Both Woods and May noted big differences in wildfire behaviours as well. Australian forests are dominated by Eucalyptus trees, which are very different from Alberta’s forests and because of their chemical make up are very flammable and contribute to intense wildfires.

“Eucalyptus, there’s hundreds of different species, it’s very oily inside, when it catches fire it almost drips fire because of all the oils in it,” said May.

Some Eucalyptus trees have loose ribbons of bark that when ignited can travel in the wind up to 30 kilometers or more and start new wildfires, they explained. This is referred to as spotting, and is substantially further than the spotting distances seen in Alberta.

As far as wildfire suppression operations go, they are much different than what Woods was used to in Alberta. She explained that Alberta has large areas with limited access and helicopters are used often, while in Australia many areas are accessible by heavy engines due to the different soil type and brush density.

Unlike Alberta, there is a lack of water availability in Australia and they utilize something called back-burns and burnouts, where they burn areas to eliminate fuels creating a barrier to prevent the spread of fire.

Different tools are used for fire suppression like massive wildfire engines called unimogs, and rakehoes called McLeods that aren’t used in Alberta. Woods was pleasantly surprised at how well staff dealt with some of the challenging elements of such large wildfire incidents.

“I thought the state did an exceptional job taking care of their firefighters, despite resources being in short supply. I was particularly impressed with the very direct and effective messaging about the wildfires that was communicated through billboards, social media and radio advertisements,” she stated.

May also noted the relationship between the Rural Fire Service and the media was extremely fluid and transparent.

Despite differences, the Australian and Canadian command systems are similar enough to adapt easily, Woods stated.

Forestry and fire crews in Canada use a system called Incident Command System (ICS) while in Australia they use a different command structure called Australian Inter-service Incident Management System (AIIMS), which has some differing role functions, reporting lines and terminology.

Woods was assigned to Victoria State along with seven other Canadians, four of which were Albertans, for a 32-day deployment.

Initially, Woods served as Base Camp Manager for a fire base in a town called Tallangatta in the Hume region and was later moved to the Gippsland region to complete her deployment there.

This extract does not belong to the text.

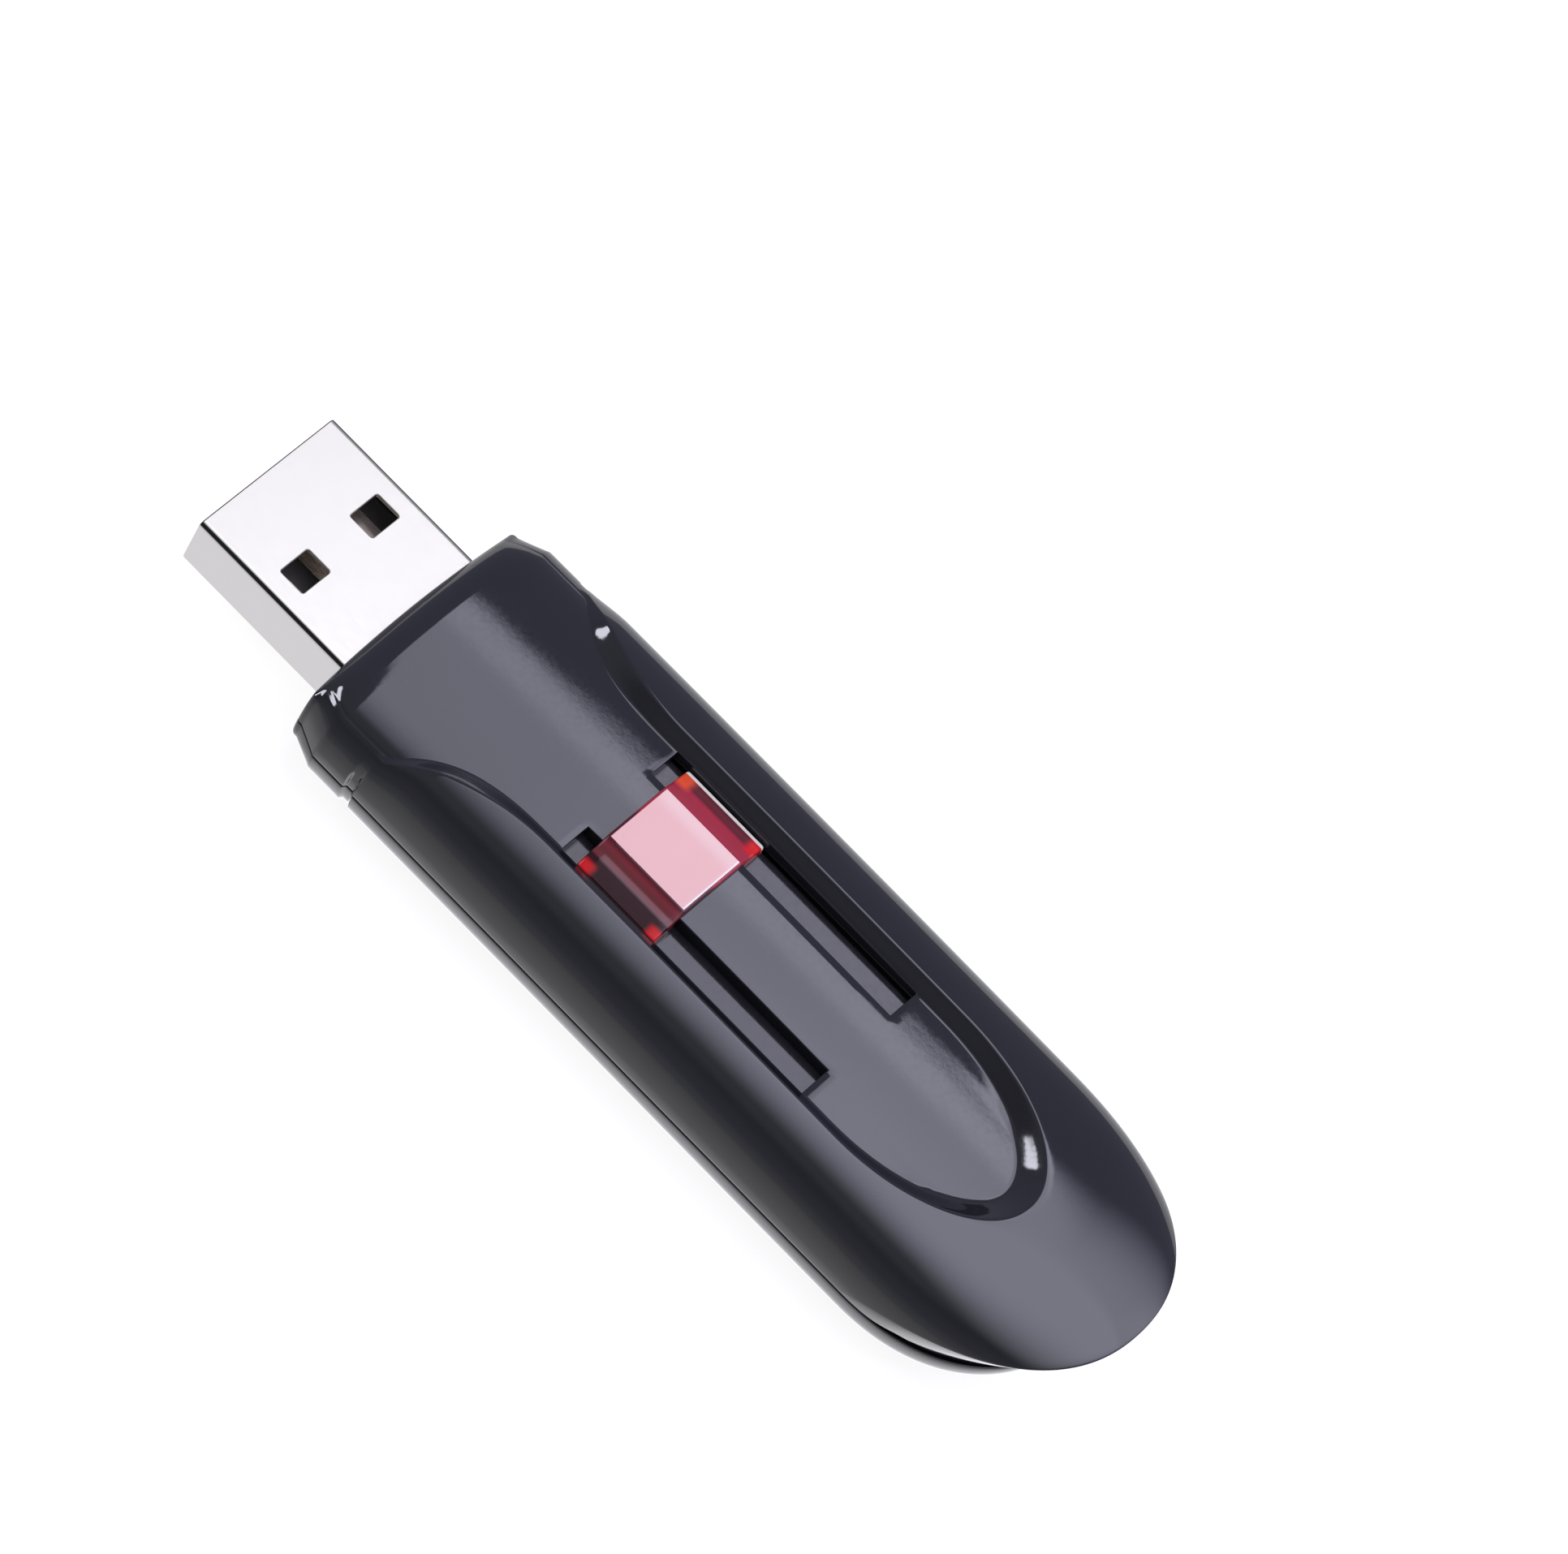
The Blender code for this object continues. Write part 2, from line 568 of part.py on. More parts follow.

She stated that she learned some valuable things, which she could implement in future logistics here at home.

May worked on developing strategic plans for the incident he was assigned to and worked with the operations section to ensure there were sufficient resources to carry forward some of the plans.

In Hinton, he is considered more of an operations person, but is a certified incident commander and able to fulfil both logistic or operational roles.

During his last two days of his deployment in Australia it rained around 150 to 200 ml, which caused some major mudslides.

“They essentially went from natural disasters in fires to natural disasters in flood and mudslides in the matter of a weekend,” he said.

Fires in the area he was stationed are now under control and non-threatening.

Marc Freedman from AAF was also deployed to Australia as Operations Section Chief, in charge of directing all actions to meet the incident objectives and has since returned to Hinton.

The Canadian Interagency Forest Fire Centre and Australia have pre-agreed upon standards in place for how much each specialist would be paid during deployment.

All expenses are covered by the requesting agency, Australia, including wages, travel, accommodations and meals.